[The task] Pull out each line of the records holding the string "Blender".

[Task material]
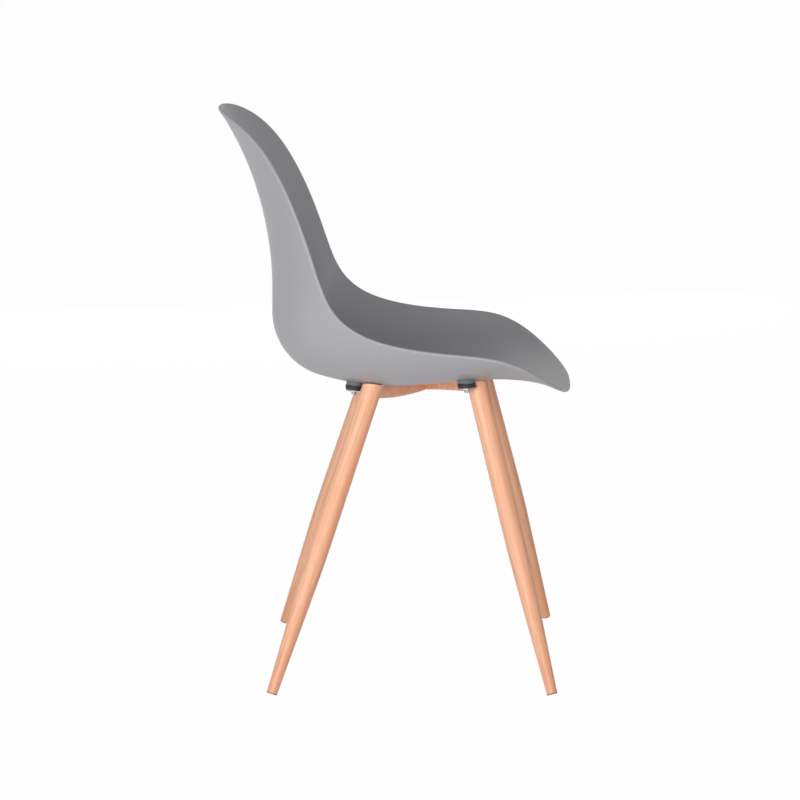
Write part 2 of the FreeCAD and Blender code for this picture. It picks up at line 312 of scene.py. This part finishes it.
def seatShell(finish):
    columns = shell["columns"]
    rings = shell["rings"]
    half = shell["wall"] / 2.0
    turns = [2.0 * math.pi * (c + 0.5) / columns for c in range(columns)]
    rows = [[middleFrame(ring / rings, turn) for turn in turns] for ring in range(1, rings + 1)]
    points, faces, starts = [], [], []

    def addRow(row):
        starts.append(len(points))
        points.extend(row)

    for row in rows:
        addRow([point + normal * half for point, normal, out in row])
    for step in range(1, shell["rimSteps"]):
        bend = math.pi * step / shell["rimSteps"]
        addRow([
            point + (normal * math.cos(bend) + out * math.sin(bend)) * half
            for point, normal, out in rows[-1]
        ])
    for row in rows[::-1]:
        addRow([point - normal * half for point, normal, out in row])
    for start, following in zip(starts, starts[1:]):
        faces += bridge(start, following, columns)
    middle, normal, out = middleFrame(shell["middleReach"], shell["middleTurn"])
    top, low = len(points), len(points) + 1
    points += [middle + normal * half, middle - normal * half]
    last = starts[-1]
    faces += [(top, (c + 1) % columns, c) for c in range(columns)]
    faces += [(low, last + c, last + (c + 1) % columns) for c in range(columns)]
    faces = [face[::-1] for face in faces]
    piece = makeMesh("moulded_shell", points, faces, finish)
    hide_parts("seat_shell")
    return piece


shellPiece = seatShell(shellFinish())
print("seat shell:", len(shellPiece.data.polygons), "faces")

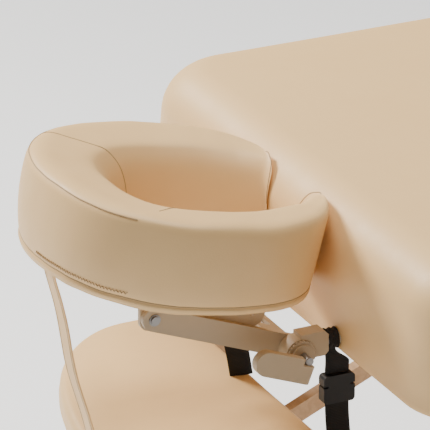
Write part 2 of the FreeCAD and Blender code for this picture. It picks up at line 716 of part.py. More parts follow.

[Task output]
Write part 2 of the FreeCAD and Blender code for this picture. It picks up at line 312 of scene.py. This part finishes it.
Write part 2 of the FreeCAD and Blender code for this picture. It picks up at line 716 of part.py. More parts follow.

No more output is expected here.